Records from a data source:

──────────────────────────────

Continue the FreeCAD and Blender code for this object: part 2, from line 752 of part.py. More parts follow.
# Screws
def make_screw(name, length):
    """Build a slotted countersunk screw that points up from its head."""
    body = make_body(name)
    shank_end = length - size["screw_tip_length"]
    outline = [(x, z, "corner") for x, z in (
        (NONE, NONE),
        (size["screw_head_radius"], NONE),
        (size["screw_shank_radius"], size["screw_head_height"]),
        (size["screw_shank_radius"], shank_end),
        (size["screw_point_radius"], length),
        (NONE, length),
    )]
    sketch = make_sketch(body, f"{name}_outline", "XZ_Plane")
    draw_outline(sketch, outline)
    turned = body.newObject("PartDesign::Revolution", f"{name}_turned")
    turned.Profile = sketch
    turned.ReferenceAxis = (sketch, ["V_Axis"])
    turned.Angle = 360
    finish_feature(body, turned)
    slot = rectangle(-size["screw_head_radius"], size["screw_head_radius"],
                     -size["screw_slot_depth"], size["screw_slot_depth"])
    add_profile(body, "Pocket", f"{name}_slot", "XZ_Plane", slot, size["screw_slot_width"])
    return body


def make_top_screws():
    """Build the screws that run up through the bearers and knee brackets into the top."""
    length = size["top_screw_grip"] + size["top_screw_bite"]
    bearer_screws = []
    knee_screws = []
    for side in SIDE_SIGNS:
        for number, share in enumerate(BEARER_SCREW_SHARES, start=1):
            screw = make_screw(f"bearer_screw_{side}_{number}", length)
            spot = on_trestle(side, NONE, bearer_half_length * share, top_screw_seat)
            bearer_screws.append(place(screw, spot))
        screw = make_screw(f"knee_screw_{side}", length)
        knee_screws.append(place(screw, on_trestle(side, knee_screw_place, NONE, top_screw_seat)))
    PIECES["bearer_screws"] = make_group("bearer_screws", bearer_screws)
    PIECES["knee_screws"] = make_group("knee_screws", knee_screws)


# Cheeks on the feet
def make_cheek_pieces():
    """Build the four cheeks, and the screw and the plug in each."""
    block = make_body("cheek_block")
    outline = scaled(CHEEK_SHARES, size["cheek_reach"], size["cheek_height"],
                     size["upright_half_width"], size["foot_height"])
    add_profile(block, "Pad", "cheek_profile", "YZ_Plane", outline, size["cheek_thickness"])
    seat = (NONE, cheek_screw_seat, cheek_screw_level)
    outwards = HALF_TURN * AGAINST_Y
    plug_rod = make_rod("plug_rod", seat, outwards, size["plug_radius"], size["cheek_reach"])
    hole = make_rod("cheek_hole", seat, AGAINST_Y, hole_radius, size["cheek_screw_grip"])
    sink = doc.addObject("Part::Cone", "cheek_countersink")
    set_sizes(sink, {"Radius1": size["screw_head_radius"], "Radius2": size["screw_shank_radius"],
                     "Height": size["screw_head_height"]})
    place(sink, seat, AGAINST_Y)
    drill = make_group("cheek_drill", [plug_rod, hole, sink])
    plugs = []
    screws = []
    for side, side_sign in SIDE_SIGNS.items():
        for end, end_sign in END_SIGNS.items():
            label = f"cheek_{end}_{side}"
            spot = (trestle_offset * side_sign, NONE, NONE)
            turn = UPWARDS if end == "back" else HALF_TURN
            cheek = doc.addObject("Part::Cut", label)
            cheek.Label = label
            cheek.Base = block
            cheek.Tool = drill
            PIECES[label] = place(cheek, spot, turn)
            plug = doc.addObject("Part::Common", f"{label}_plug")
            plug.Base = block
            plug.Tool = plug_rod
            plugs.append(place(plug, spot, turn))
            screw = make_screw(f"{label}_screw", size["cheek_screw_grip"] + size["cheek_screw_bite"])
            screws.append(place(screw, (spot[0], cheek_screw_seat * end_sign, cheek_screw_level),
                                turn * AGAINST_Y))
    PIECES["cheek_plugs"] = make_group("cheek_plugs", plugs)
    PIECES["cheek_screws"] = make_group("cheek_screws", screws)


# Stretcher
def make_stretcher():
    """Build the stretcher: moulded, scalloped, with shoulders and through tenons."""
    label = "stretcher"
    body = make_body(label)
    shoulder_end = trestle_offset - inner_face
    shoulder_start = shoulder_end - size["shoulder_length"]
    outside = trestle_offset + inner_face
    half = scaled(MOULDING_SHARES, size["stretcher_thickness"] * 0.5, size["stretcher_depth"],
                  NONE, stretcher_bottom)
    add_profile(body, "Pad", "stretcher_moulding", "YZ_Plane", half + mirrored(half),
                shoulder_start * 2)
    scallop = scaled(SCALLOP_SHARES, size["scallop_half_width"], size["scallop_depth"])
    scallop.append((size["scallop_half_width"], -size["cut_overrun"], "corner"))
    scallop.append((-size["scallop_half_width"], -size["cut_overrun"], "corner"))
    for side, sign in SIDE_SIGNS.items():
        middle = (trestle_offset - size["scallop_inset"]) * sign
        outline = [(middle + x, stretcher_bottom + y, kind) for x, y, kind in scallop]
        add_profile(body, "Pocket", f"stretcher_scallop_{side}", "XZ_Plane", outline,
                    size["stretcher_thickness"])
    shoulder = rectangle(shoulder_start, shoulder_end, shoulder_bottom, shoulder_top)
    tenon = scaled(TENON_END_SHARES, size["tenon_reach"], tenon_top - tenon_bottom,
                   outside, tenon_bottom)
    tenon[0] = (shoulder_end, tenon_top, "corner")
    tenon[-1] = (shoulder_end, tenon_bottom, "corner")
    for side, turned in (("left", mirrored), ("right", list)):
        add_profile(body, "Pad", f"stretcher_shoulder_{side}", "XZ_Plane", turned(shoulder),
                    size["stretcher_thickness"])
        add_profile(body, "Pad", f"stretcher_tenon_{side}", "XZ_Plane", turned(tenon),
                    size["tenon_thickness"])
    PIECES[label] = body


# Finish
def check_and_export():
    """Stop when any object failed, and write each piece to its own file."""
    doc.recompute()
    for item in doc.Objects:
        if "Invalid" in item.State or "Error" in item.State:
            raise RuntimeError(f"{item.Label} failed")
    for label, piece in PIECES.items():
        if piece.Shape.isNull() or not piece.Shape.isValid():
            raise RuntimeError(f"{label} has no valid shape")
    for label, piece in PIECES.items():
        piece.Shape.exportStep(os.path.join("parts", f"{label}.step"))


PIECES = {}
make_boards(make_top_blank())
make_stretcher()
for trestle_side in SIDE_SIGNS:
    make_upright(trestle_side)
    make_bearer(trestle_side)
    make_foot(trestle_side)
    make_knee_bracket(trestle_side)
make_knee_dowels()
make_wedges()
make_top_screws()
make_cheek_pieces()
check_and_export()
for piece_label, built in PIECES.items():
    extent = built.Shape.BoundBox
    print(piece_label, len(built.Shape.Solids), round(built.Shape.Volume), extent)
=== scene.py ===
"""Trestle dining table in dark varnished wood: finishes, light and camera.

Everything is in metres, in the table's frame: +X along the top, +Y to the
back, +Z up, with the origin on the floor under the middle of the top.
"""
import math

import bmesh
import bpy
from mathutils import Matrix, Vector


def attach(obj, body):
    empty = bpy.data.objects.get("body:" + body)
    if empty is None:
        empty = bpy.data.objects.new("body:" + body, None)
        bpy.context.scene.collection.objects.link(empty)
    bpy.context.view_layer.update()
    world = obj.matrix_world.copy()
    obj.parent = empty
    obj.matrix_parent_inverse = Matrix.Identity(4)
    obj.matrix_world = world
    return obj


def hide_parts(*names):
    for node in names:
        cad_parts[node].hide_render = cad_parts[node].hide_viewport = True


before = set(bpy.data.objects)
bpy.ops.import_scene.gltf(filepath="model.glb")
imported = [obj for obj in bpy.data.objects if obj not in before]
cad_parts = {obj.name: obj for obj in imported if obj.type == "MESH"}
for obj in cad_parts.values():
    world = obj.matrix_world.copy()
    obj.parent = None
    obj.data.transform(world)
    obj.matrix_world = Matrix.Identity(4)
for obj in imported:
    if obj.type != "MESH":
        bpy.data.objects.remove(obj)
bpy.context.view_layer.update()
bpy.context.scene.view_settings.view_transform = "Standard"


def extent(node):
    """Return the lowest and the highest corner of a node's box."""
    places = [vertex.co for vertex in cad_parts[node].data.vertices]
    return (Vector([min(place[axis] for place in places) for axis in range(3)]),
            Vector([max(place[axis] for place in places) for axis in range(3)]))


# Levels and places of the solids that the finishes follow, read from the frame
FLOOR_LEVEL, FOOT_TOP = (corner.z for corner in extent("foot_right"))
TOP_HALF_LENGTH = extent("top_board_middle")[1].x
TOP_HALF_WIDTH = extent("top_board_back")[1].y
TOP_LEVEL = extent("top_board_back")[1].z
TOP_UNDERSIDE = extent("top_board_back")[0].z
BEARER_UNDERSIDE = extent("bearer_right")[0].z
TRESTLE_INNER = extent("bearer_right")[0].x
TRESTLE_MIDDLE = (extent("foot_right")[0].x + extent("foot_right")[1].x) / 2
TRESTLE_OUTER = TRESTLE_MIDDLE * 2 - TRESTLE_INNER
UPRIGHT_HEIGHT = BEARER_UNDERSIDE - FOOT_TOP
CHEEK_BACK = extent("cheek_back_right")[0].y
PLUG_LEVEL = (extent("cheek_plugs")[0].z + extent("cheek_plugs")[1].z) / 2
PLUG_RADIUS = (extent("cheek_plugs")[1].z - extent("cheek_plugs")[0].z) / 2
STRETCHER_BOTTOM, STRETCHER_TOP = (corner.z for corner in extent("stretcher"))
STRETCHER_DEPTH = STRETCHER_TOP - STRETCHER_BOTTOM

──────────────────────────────

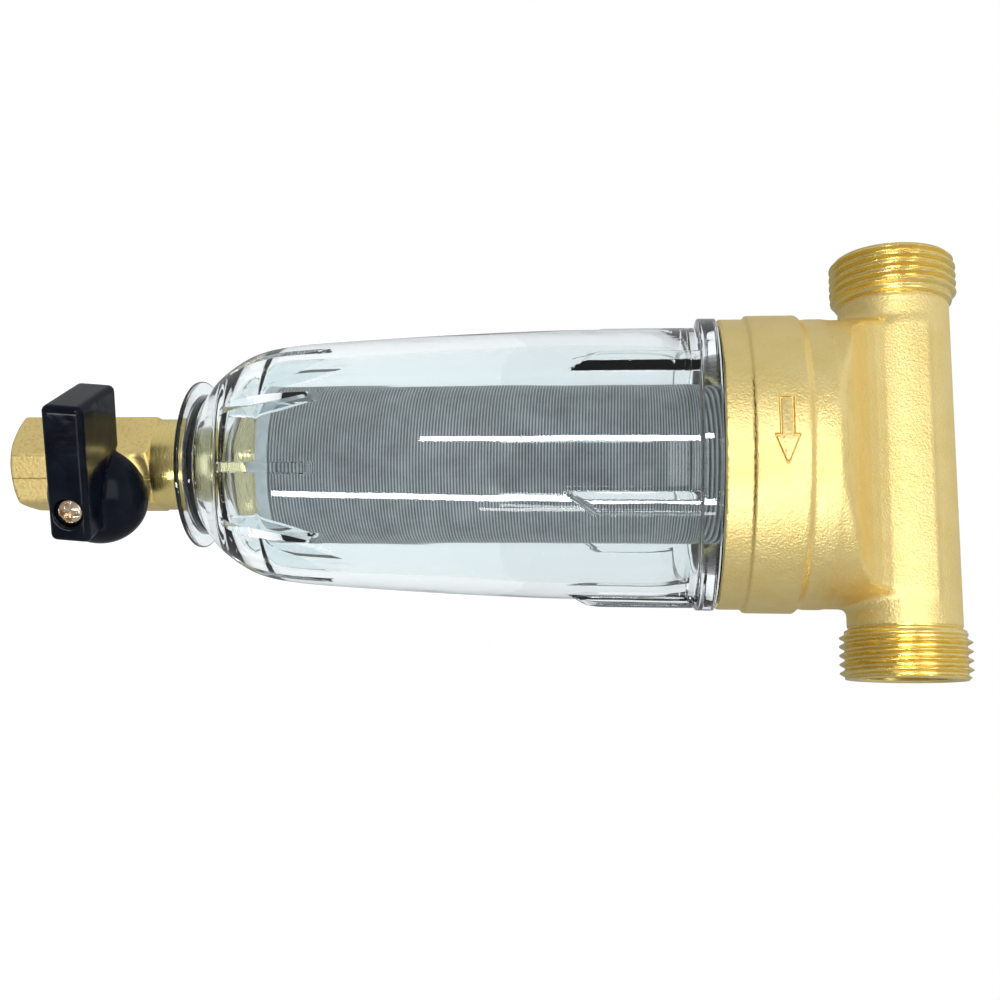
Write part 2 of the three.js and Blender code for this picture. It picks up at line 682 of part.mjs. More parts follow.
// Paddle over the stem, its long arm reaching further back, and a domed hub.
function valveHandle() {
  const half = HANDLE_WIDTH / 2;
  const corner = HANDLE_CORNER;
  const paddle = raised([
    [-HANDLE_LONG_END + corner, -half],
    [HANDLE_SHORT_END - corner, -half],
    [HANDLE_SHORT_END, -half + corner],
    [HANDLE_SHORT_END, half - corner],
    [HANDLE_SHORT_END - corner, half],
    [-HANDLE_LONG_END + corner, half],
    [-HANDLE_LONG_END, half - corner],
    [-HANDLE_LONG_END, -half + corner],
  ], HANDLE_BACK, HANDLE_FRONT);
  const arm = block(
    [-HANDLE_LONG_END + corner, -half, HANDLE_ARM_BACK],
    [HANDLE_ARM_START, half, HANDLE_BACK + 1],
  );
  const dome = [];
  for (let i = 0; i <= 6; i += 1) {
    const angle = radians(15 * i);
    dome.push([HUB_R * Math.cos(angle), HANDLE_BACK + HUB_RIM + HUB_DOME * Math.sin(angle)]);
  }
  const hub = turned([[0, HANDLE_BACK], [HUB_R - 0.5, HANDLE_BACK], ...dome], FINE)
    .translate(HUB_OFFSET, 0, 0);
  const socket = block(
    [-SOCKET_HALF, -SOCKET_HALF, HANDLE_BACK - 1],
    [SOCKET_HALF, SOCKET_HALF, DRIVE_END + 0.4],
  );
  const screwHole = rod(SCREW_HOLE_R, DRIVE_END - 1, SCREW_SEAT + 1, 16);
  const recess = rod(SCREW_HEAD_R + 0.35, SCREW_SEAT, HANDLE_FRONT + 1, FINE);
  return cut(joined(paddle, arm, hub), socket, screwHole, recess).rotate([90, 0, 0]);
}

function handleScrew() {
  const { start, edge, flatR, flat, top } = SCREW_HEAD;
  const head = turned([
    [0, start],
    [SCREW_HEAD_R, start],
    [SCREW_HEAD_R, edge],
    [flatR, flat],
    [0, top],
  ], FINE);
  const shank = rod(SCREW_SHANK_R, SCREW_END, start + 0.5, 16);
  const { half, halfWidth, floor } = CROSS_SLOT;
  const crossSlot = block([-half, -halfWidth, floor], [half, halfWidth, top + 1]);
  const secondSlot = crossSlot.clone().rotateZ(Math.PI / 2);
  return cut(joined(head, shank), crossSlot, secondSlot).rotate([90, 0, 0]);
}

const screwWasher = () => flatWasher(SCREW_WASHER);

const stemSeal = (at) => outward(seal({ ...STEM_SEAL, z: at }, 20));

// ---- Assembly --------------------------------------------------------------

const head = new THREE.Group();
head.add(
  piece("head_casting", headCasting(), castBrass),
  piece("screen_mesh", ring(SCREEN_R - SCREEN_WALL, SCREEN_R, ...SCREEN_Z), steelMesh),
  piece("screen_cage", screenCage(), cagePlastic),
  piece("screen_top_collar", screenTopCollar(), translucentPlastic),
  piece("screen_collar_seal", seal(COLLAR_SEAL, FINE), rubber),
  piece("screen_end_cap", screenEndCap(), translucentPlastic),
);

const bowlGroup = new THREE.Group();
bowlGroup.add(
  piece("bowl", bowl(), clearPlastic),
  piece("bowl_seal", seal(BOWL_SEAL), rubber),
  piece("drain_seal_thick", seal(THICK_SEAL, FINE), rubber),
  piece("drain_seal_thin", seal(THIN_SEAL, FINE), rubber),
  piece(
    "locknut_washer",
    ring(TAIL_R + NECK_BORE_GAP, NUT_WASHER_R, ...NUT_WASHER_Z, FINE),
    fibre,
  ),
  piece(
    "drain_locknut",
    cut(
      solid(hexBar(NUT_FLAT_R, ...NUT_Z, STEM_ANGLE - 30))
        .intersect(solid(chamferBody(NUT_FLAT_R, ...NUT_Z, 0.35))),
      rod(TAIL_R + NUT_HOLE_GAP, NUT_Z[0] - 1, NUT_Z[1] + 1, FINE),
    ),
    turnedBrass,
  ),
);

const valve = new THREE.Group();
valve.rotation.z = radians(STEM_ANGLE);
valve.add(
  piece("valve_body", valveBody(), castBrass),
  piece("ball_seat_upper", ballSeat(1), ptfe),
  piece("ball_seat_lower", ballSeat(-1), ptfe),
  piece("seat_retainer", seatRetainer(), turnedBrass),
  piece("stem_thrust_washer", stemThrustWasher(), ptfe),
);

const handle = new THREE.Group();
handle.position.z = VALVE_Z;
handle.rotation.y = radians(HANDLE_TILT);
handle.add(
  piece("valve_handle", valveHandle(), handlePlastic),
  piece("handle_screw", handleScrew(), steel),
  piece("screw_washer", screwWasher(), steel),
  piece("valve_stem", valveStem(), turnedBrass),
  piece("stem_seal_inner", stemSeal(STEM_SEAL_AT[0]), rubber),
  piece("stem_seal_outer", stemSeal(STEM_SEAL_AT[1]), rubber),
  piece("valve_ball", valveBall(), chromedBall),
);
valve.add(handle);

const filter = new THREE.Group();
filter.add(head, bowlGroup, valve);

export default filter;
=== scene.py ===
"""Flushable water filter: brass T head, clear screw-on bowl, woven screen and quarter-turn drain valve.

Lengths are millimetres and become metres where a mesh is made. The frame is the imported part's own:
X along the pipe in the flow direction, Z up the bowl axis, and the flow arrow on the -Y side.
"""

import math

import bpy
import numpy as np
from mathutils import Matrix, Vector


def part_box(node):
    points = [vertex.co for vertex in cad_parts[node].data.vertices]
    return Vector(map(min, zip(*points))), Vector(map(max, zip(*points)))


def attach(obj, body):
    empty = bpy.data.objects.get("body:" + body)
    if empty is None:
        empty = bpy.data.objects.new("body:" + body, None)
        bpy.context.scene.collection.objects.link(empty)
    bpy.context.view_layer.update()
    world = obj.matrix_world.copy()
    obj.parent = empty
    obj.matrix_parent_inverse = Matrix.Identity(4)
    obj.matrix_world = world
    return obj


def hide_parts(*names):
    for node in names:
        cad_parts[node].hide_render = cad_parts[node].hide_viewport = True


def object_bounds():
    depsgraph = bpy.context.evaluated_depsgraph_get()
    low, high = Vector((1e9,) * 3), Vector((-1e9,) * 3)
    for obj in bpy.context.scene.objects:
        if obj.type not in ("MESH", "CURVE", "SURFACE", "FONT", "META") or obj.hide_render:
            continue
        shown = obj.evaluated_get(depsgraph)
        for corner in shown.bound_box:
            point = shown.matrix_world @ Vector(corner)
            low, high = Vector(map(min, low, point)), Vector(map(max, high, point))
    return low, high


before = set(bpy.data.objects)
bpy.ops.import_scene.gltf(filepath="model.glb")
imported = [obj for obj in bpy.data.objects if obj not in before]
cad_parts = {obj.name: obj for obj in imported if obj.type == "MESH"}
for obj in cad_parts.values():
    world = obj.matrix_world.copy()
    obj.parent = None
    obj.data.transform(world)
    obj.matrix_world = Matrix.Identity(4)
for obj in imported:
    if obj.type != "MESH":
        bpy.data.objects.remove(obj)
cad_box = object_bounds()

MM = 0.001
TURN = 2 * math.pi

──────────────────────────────

PROBLEM TO WORK ON
How many of the listing's lines contain "shown"? Respond with a single number and nothing else.

SOLUTION BELOW
3